くれい響 評価: ★★★★★ ★★★★★

 ソマリア海域人質事件を、『ユナイテッド93』も手掛けたドキュメンタリー出身のポール・グリーングラスが監督するのはとても自然な流れである。とはいえ、同じ実話の映画化、しかも、同じ極限状況に追い込まれた人間を描いた作品でも、ノースターだけで固めた『ユナイテッド93』とトム・ハンクスを主演に据えた本作とでは、監督の狙いは若干違う。

 あくまでも、本作はハンクス目的の一般客向けに、ソフトな作りを心掛けたといえるだろう。
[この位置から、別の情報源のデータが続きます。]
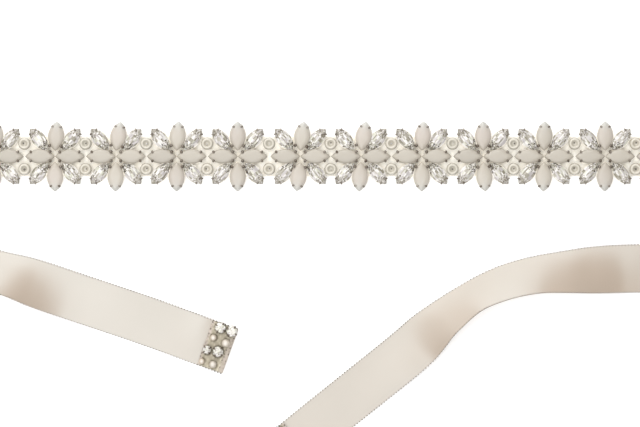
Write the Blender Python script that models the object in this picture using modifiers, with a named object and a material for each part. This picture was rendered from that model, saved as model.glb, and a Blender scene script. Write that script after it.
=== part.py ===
"""Bridal sash: a jewelled front sewn on a narrow tape, with a long satin ribbon tie at each end.

The sash lies as it is laid out on a table, and the table's top is z = 0. +X runs along the
jewelled front, +Y points to the far side of the table and +Z points up. The origin is the
middle of the front, on the underside of its tape.
"""
import math
from collections import namedtuple

import bmesh
import bpy
from mathutils import Matrix, Vector

MM = 0.001

# Clear space kept between two pieces that touch or are sewn together
SEAM_GAP = 0.3 * MM

# Cloth
CLOTH_WALL = 1.0 * MM
RIBBON_WIDTH = 25.0 * MM
RIBBON_SECTION_SPACING = 6.0 * MM
TAPE_WIDTH = 21.0 * MM

# Jewelled front: each flower has four opals along and across the front and four clear crystals
# on its diagonals, all pointed ovals held in metal settings that are soldered together
FLOWER_PITCH = 32.3 * MM
FLOWER_BASE = CLOTH_WALL + SEAM_GAP
SOLDER_STEP = 0.03 * MM
WELD_DISTANCE = 0.002 * MM
ALONG_OPAL_LENGTH = 16.0 * MM
ALONG_OPAL_WIDTH = 7.8 * MM
ALONG_OPAL_REACH = 7.9 * MM
ACROSS_OPAL_LENGTH = 16.0 * MM
ACROSS_OPAL_WIDTH = 9.0 * MM
ACROSS_OPAL_REACH = 10.7 * MM
CRYSTAL_LENGTH = 15.0 * MM
CRYSTAL_WIDTH = 7.8 * MM
CRYSTAL_REACH = (8.55 * MM, 9.0 * MM)
CRYSTAL_ANGLE = 50.0
STONE_SIDE_POINTS = 5

# Beads between the flowers, above and below the line of opals
PEARL_DIAMETER = 6.6 * MM
PEARL_HEIGHT = 4.4 * MM
PEARL_REACH = 6.75 * MM
PEARL_SEGMENTS = 8
PEARL_RINGS = 6

# Jewelled end of each tie
TIP_LENGTH = 14.2 * MM
TIP_WIDTH = 24.4 * MM
TIP_BINDING_THICKNESS = 1.0 * MM
TIP_STONE_BASE = CLOTH_WALL + TIP_BINDING_THICKNESS + 2 * SEAM_GAP
CHATON_SEGMENTS = 10
TIP_PEARL_FLATTENING = 0.8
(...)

手持ちカメラのブレも少なく、フィリップス船長と彼を人質にしたソマリア人青年との交流を描いたドラマも強め。後半、ネイビーシールズの救出作戦も、唯一の失敗作『グリーンゾーン』での反省点を踏まえた作りになっている。

 そんな監督の作家性とエンタテイメント性の融合という意味では、本作は成功といえるだろう。本作で“『ボーン』シリーズの人だけではない監督”と感じたら、尋常じゃないほどハードな出世作『ブラディ・サンデー』でド肝を抜かれてほしい。

この短評にはネタバレを含んでいます
森 直人

まるで『仁義なき戦い・ソマリア沖死闘篇』!

森 直人 評価: ★★★★★ ★★★★★

トム・ハンクスが「生きて還る」といっても、『キャスト・アウェイ』的な自力サバイバルを想像すると様子が違う。なんせ人質なので基本的に「耐える」のみ(笑)。しかし主演が地味なぶん、作品を牽引するのはひたすらポール・グリーングラス監督の圧巻の演出力だ。『ユナイテッド93』や『グリーン・ゾーン』で組んだ撮影監督バリー・アクロイド(彼はもともとケン・ローチ組)との名コンビで、匠の域に達したドキュメンタルなカメラワークを武器に2時間14分を一気に駆け抜ける!

実録物の活劇として、ある種海洋版『仁義なき戦い』のよう。コレを感動の美談として読解するのは勝手だが、作品自体は決してヒロイズムを謳っていない。ソマリア側の描写の充実、常にアメリカを対象化する視点の切り返し。なるだけフラットな「世界情勢の縮図」であることに務めた描出は、娯楽映画魂の沸騰でありつつ、特定のイデオロギーに左右されないジャーナリスティックな姿勢の表出でもある。

筆者はグリーングラスを「第二のジョン・フランケンハイマー」だと思ってきたが、もはやその形容は失礼。『ボーン』シリーズを経て、独自に高性能な映画作家&職人へと成熟したようだ!